When a Fantasy Story Does Not Fit

Not every fantasy novel with magic and danger belongs in this category. Some fantasy stories are more urban, taking place in modern cities with hidden supernatural layers. Others are darker and more brutal, focusing less on heroism and more on survival, moral collapse, or political cruelty.

Some fantasy stories are quiet by design. They may focus on atmosphere, romance, court intrigue, or internal transformation rather than sweeping quests. Those can be excellent stories, but they create a different reading experience.

So if you are asking what is high adventure fantasy because you want to find your next read, look for stories with a strong journey, vivid worldbuilding, meaningful danger, and a heroic core. Not every book will emphasize those elements equally. Some lean harder into action. Some lean harder into magic or emotion. But the spirit is recognizable when it is there.

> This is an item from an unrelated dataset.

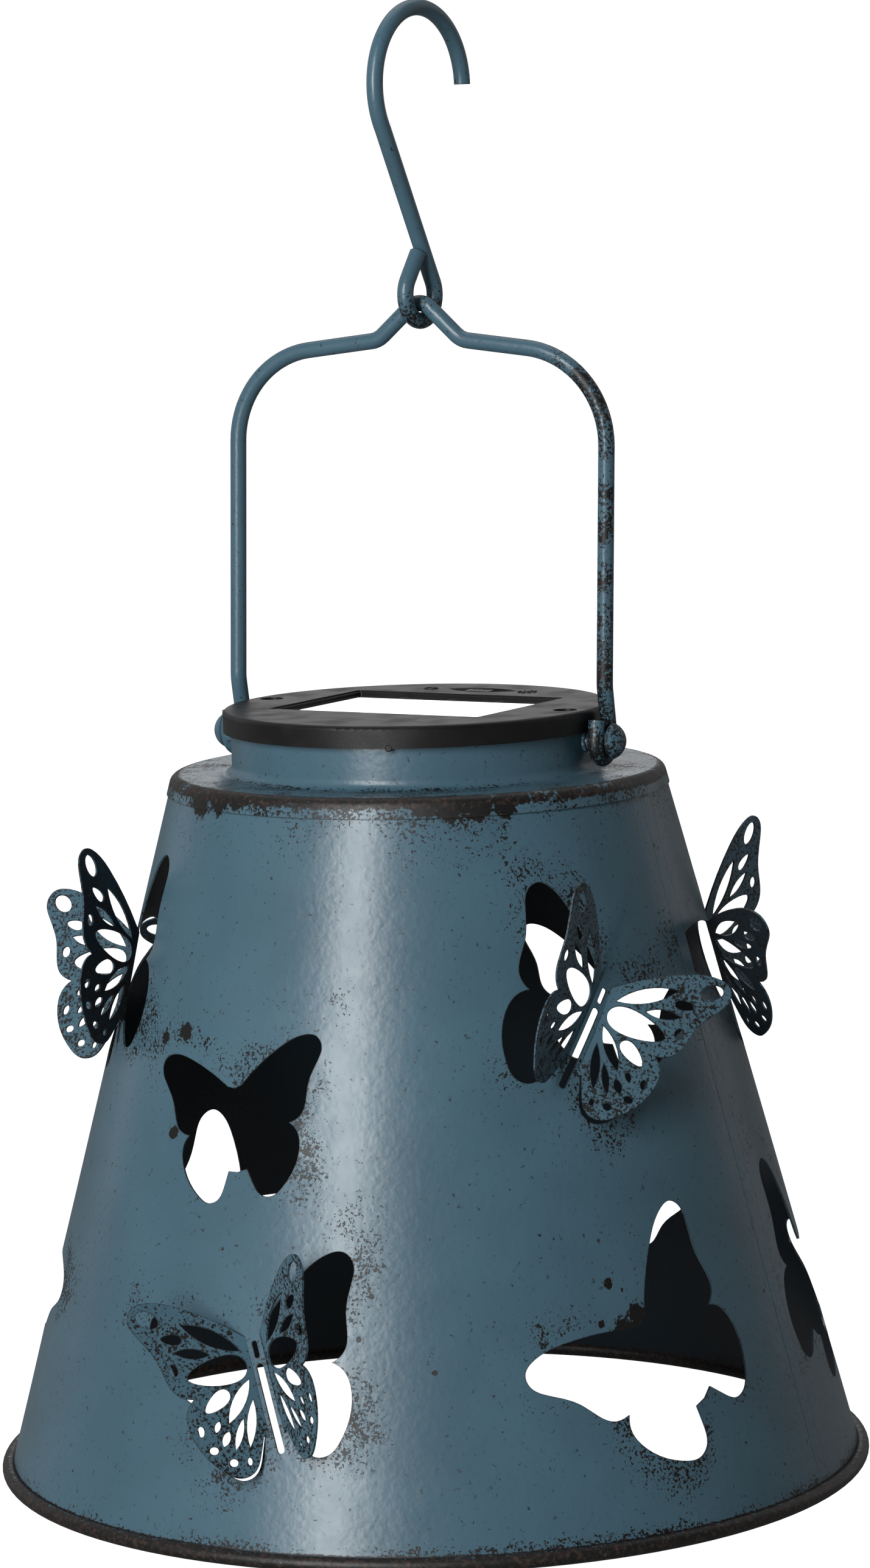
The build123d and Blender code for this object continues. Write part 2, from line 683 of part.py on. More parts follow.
def pan_head_screws(points, seat, head_radius, head_height, shank_radius, shank_length, up):
    """Screws with a cross recess; up is 1 when the shanks point up from the seat."""
    with BuildPart() as screws:
        with BuildSketch(module_plane(seat)):
            with Locations(*points):
                Circle(head_radius)
        extrude(amount=-up * head_height)
        end = screws.edges().filter_by(GeomType.CIRCLE).group_by(Axis.Z)[0 if up > 0 else -1]
        fillet(end, 0.4 * head_height)
        with BuildSketch(module_plane(seat)):
            with Locations(*points):
                Circle(shank_radius)
        extrude(amount=up * shank_length)
        with BuildSketch(module_plane(seat - up * head_height)):
            with Locations(*points):
                Rectangle(1.1 * head_radius, 0.24 * head_radius, rotation=25)
                Rectangle(1.1 * head_radius, 0.24 * head_radius, rotation=115)
        extrude(amount=up * 0.6 * head_height, mode=Mode.SUBTRACT)
    return screws


lid_screw_seat = lid_top - screw_head_height - screw_recess_spare
lid_screws = pan_head_screws(
    lid_screw_points, lid_screw_seat, screw_head_radius, screw_head_height,
    screw_radius, lid_screw_seat - ear_top + ear_thickness + 1.6, -1)
housing_screws = pan_head_screws(
    post_points, housing_screw_seat, screw_head_radius, screw_head_height,
    screw_radius, post_height - housing_screw_seat + screw_grip, 1)
board_screws = pan_head_screws(
    standoff_points, board_height + board_thickness, 1.9, 1.2, board_screw_radius, board_thickness + 3.0, -1)

with BuildPart() as battery_door:
    with BuildSketch(module_plane(cup_bottom)):
        with Locations((chamber_middle, battery_y)):
            RectangleRounded(door_length, door_width, 0.8)
    extrude(amount=door_thickness)
    with BuildSketch(module_plane(cup_bottom + door_thickness)):
        with Locations((0, battery_y)):
            with GridLocations(battery_length * 0.7, 1, 2, 1):
                Rectangle(1.2, 8.0)
    extrude(amount=battery_z - battery_radius - cup_bottom - door_thickness)
    with BuildSketch(module_plane(cup_bottom)):
        with Locations(door_screw_point):
            Circle(board_screw_radius + 0.15)
    extrude(amount=door_thickness, mode=Mode.SUBTRACT)

door_screw = pan_head_screws([door_screw_point], cup_bottom, 1.9, 1.2, board_screw_radius, cup_floor, 1)


def module_axis(x, y, z):
    """Vertical plane across the module's length at a point, looking along it."""
    return Plane(module_plane(z).from_local_coords(Vector(x, y, 0)), x_dir=(0, 0, 1),
                 z_dir=module_plane(0).x_dir)


with BuildPart() as battery_cell:
    with BuildSketch(module_axis(-battery_half, battery_y, battery_z)):
        Circle(battery_radius)
    extrude(amount=battery_length - battery_nub)
    with BuildSketch(module_axis(battery_half - battery_nub, battery_y, battery_z)):
        Circle(2.75)
    extrude(amount=battery_nub)

spring_axis = module_axis(chamber_left + contact_thickness, battery_y, battery_z)
with BuildPart() as battery_spring:
    with BuildLine() as coil:
        rise = spring_length - 2 * spring_wire - 0.3
        Helix(pitch=rise / 2, height=rise, radius=spring_radius, direction=spring_axis.z_dir,
              center=spring_axis.origin + spring_axis.z_dir * (spring_wire - 0.1))
    turns = coil.wires()[0]
    with BuildSketch(Plane(origin=turns @ 0, z_dir=turns % 0)):
        Circle(spring_wire)
    sweep(path=turns, is_frenet=True)
    with BuildSketch(module_axis(chamber_left, battery_y, battery_z)):
        Rectangle(12.0, 9.0)
    extrude(amount=contact_thickness)

with BuildPart() as battery_contact:
    with BuildSketch(module_axis(battery_half, battery_y, battery_z)):
        Rectangle(12.0, 9.0)
    extrude(amount=contact_thickness)

with BuildPart() as circuit_board:
    with BuildSketch(module_plane(board_height)):
        with Locations((0, board_y)):
            RectangleRounded(board_length, board_width, 1.0)
        with Locations(*standoff_points):
            Circle(board_screw_radius, mode=Mode.SUBTRACT)
    extrude(amount=board_thickness)

board_top = board_height + board_thickness
with BuildPart() as board_components:
    with BuildSketch(module_plane(board_top)):
        with Locations((8.0, board_y - 2)):
            Rectangle(5.0, 4.0)
        with Locations((-9.0, board_y + 1)):
            Rectangle(3.2, 1.6)
        with Locations((-9.0, board_y - 3)):
            Rectangle(3.2, 1.6)
    extrude(amount=1.4)
    with BuildSketch(module_plane(board_top)):
        with Locations((0, board_y - 5)):
            Circle(3.0)
    extrude(amount=4.5)
    with BuildSketch(module_plane(board_top)):
        with Locations((-1.0, board_y + 2)):
            Circle(2.5)
    extrude(amount=6.0)

led_radius, led_length, led_rim = 2.5, 8.6, 2.9
with BuildPart() as led:
    with BuildSketch(module_plane(board_height)):
        with Locations((0, board_y)):
            Circle(led_rim)
    extrude(amount=-1.0)
    with BuildSketch(module_plane(board_height - 1.0)):
        with Locations((0, board_y)):
            Circle(led_radius)
    extrude(amount=1.0 - led_length)
    fillet(led.edges().group_by(Axis.Z)[0], led_radius - 0.02)

lens_point = module_plane(0).from_local_coords(Vector(0, board_y, 0))
lens_plane = Plane(lens_point, x_dir=(1, 0, 0), z_dir=(0, -1, 0))
lens_foot = cup_bottom - lens_drop
inner_edge = cup_bottom + 0.5
outer_dome = dome_middle((cup_bottom, lens_radius), lens_foot)
inner_dome = dome_middle((inner_edge, lens_radius - lens_wall), lens_foot + lens_wall)
with BuildPart() as led_lens:
    with BuildSketch(lens_plane):
        with BuildLine():
            Line((lens_radius - lens_wall, floor_top), (lens_flange, floor_top))
            Line((lens_flange, floor_top), (lens_flange, floor_top - flange_thickness))
            Line((lens_flange, floor_top - flange_thickness), (lens_radius, floor_top - flange_thickness))
            Line((lens_radius, floor_top - flange_thickness), (lens_radius, cup_bottom))
            ThreePointArc((lens_radius, cup_bottom), outer_dome[::-1], (0, lens_foot))
            Line((0, lens_foot), (0, lens_foot + lens_wall))
            ThreePointArc((0, lens_foot + lens_wall), inner_dome[::-1], (lens_radius - lens_wall, inner_edge))
            Line((lens_radius - lens_wall, inner_edge), (lens_radius - lens_wall, floor_top))
        make_face()
    revolve(axis=Axis(lens_point, (0, 0, 1)))


def insulated_lead(*route, bend):
    """Round insulated wire along straight runs joined by bends."""
    with BuildPart() as lead:
        with BuildLine() as path:
            FilletPolyline(*[module_plane(z).from_local_coords(Vector(x, y, 0)) for x, y, z in route],
                           radius=[bend] * (len(route) - 2))
        run = path.wires()[0]
        with BuildSketch(Plane(origin=run @ 0, z_dir=run % 0)):
            Circle(lead_radius)
        sweep(path=run)
    return lead


panel_under = pocket_floor_height + tape_thickness
lead_red, lead_black = [
    insulated_lead((x, y, panel_under), (x, y, panel_under - 8), (x, board_y + 6, board_top + 5),
                   (x, board_y + 6, board_top), bend=2.0)
    for x, y in panel_lead_points
]
contact_top = battery_z + 6.0
lead_level = contact_top + 2.8
battery_leads = [
    insulated_lead((x, battery_y - 3, contact_top), (x, battery_y - 3, lead_level),
                   (side * 9.5, board_y + 8, lead_level), (side * 9.5, board_y + 8, board_top), bend=1.4)
    for side, x in ((-1, chamber_left + contact_thickness / 2), (1, chamber_right - contact_thickness / 2))
]
pin_end = tray_under - switch_height - pin_length
switch_leads = [
    insulated_lead((x, switch_centre[1], pin_end), (x, switch_centre[1], pin_end - 1.4),
                   (x, board_y + 9.5, pin_end - 1.4), (x, board_y + 9.5, board_top), bend=1.0)
    for x in (switch_centre[0] - pin_pitch, switch_centre[0])
]

# ---------------------------------------------------------------- write the parts
pieces = dict(
    shade=shade, rim_wire=rim_wire, top_cap=top_cap, stud_left=stud_left, stud_right=stud_right,
    bail=bail, hook=hook, bracket_left=bracket_left, bracket_right=bracket_right,
    solar_lid=solar_lid, panel_tape=panel_tape, solar_panel=solar_panel, lid_gasket=lid_gasket,
    switch_body=switch_body, switch_slider=switch_slider, lid_screws=lid_screws,
    lamp_housing=lamp_housing, housing_seal=housing_seal, housing_screws=housing_screws,
    battery_door=battery_door, door_screw=door_screw, battery_cell=battery_cell,
    battery_spring=battery_spring, battery_contact=battery_contact, circuit_board=circuit_board,
    board_components=board_components, board_screws=board_screws, led=led, led_lens=led_lens,
    lead_red=lead_red, lead_black=lead_black,
    battery_lead_minus=battery_leads[0], battery_lead_plus=battery_leads[1],
    switch_lead_1=switch_leads[0], switch_lead_2=switch_leads[1],
)
for name, piece in pieces.items():
    piece.part.label = name
    export_step(piece.part, f"parts/{name}.step")
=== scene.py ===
"""Looks of a hanging solar lantern: worn blue-grey paint on a pressed steel shade, cap, bail and hook,
a moulded black lid with a solar panel, and the small parts of the lamp inside."""

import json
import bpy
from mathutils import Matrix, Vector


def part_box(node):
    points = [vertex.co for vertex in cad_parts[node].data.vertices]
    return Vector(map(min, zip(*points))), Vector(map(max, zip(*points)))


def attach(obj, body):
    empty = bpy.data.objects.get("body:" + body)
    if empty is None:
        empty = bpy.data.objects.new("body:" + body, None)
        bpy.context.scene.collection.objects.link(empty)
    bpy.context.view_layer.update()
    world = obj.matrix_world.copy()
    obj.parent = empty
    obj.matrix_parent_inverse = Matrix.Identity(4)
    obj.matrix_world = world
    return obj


bl_info = {
    "name": "Solar lantern",
    "version": (1, 0, 0),
    "blender": (4, 5, 0),
    "location": "3D View > Sidebar > Lantern",
    "description": "Paint, plastic, panel and small fittings of a hanging solar lantern",
    "category": "Object",
}

from math import cos, hypot, radians, sin

import bpy
import numpy as np
from bpy.props import FloatProperty, FloatVectorProperty, PointerProperty
from mathutils import Matrix, Vector

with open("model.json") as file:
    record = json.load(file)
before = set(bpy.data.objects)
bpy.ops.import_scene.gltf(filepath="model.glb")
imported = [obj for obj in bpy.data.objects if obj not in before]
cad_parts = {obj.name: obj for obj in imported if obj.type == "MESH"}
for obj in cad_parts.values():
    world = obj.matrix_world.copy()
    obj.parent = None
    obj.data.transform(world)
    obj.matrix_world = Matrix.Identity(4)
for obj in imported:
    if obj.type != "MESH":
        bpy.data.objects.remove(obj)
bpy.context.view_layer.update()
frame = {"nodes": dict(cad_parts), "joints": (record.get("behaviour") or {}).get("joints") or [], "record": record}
mm = 0.001

# ---------------------------------------------------------------- places taken from the frame
lid_low, lid_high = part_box("solar_lid")
panel_low, panel_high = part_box("solar_panel")
stud_low, stud_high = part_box("stud_right")
joints = {joint["name"]: joint for joint in frame["joints"]}
pivot_height = joints["bail_swing"]["pos_m"][2]
apex = Vector(joints["hook_swing"]["pos_m"])
module_across = Vector(joints["switch_slide"]["axis"])
module_back = Vector((-module_across.y, module_across.x, 0))

# The wall of the shade: outer radius at two heights.
wall_foot = (110.6 * mm, 4.0 * mm)
wall_top = (64.6 * mm, 177.5 * mm)
wall_slope = (wall_top[0] - wall_foot[0]) / (wall_top[1] - wall_foot[1])
wall_lean = hypot(1, wall_slope)
collar_outside = 48.0 * mm
shoulder_diagonal = 244.9 * mm     # height plus radius on the corner of the cap's shoulder
seam_azimuth = 0.3

# Level of the surroundings in front of the lantern and behind it, and the camera.
front_level, back_level = 0.06, 0.30
camera_place = Vector((570.8, -1160.3, 341.65)) * mm
camera_turn, camera_pitch, camera_roll = 26.0, 0.126, 0.0263
camera_lens = 115.52

# Soft lights: name, azimuth, height, distance, width, tallness and radiance.
soft_lights = [
    ("key", -92.0, 0.72, 1.7, 0.35, 1.4, 21.0),
    ("fill", -135.0, 0.8, 2.2, 0.9, 1.2, 0.35),
    ("rim_left", 168.0, 0.6, 1.4, 0.35, 1.4, 0.35),
    ("rim_right", 60.0, 0.6, 1.4, 0.30, 1.4, 0.5),
    ("backdrop", 116.0, 0.58, 3.0, 0.9, 0.34, 1.9),
]

# Butterflies on the wall: azimuth, height (mm), turn and size, the raised ones and then the cut-outs.
raised_butterflies = [
    (-146.2, 130.2, 26.0, 1.21),
    (-32.9, 124.5, -36.7, 1.21),
    (-88.1, 42.2, 20.6, 1.21),
    (25.9, 130.8, 26.0, 1.21),
    (147.0, 124.5, -36.7, 1.21),
    (91.9, 42.2, 20.6, 1.21),
]
plain_butterflies = [
    (-97.7, 101.7, 11.0, 1.0),
    (-27.5, 43.1, 36.5, 1.26),
    (15.5, 46.5, -29.0, 1.26),
    (80.0, 105.5, 11.0, 1.0),
    (152.4, 43.3, 36.5, 1.26),
    (-163.8, 46.5, -29.0, 1.26),
]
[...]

Why This Genre Still Matters

High adventure fantasy endures because it gives readers more than escape. It gives them movement, meaning, and the fierce comfort of stories where courage still counts. In a great high adventure fantasy, the road is dangerous, the world is wondrous, and the heart of the journey is never just power. It is loyalty, sacrifice, hope, and the choice to stand between darkness and the vulnerable.

That is why these stories stay with us. They remind us that even the longest road can lead somewhere luminous, especially when a brave soul refuses to turn back.